Though President Obama was in Mexico at the same time as this individual, Gibbs said the staff member never came within six feet of the president. Neither Obama nor Chu has shown any symptoms and neither has been tested for the flu.
Gibbs said the staff member likely carried the virus on the flight home from Mexico.
"The family members experienced mild to moderate symptoms, received no medications and recovered," Gibbs said, adding that the individual is back at work today.
The administration staffer tested negative, which Gibbs noted was "likely because so much time had elapsed since the onset of his own symptoms that they would not show up in the test."
Gibbs said he is not aware whether health officials will try to contact people who were on the flight from Mexico with the staff member.
The revelation came on a day that the CDC case count rose to 109 confirmed infections in 11 states. South Carolina was the newest addition to the official list of states affected.
State health officials, however, have reported a number of cases that have not yet been confirmed by the CDC. Adding these results -- including the first two cases in Virginia announced Thursday evening -- would mean a total of at least 134 cases in 19 states.
On Thursday, the swine flu outbreak caused schools in 14 states to shut their doors on more than 160,000 schoolchildren, and additional closures could affect as many as 223,700 students in 17 states.
In total, more than 100 school systems have closed at least one school as the nation tries to stifle the spread of the disease.
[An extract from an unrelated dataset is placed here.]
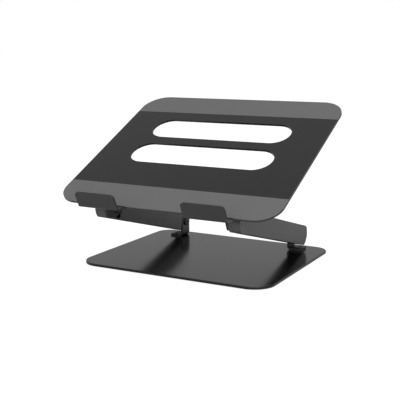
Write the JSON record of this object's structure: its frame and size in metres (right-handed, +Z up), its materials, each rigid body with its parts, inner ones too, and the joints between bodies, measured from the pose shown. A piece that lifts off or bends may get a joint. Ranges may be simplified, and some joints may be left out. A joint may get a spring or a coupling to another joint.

In Texas Wednesday night, officials announced that the entire Fort Worth school system would be closed through at least May 8 as a precaution, idling 80,000 children in 140 schools.
"We're asking for flexibility, and I'm sure our business community can come up with creative ideas, rotating shifts, without creating hardships on families financially," said Melody Johnson, Fort Worth schools superintendent.
While most Fort Worth parents seem to support the district's decision, experts question if it's necessary to shut down an entire district for a single case of the swine flu.
"It's too soon to tell what's the best approach, but we will be looking at what people are doing, and learning from it as it goes forward," said Julie Gerberding, former head of the CDC.
Richard Besser, acting director of the CDC, said that health officials hoped the closures would help stem the spread of the virus in affected states, although he added that it remained to be seen whether the strategy would actually work.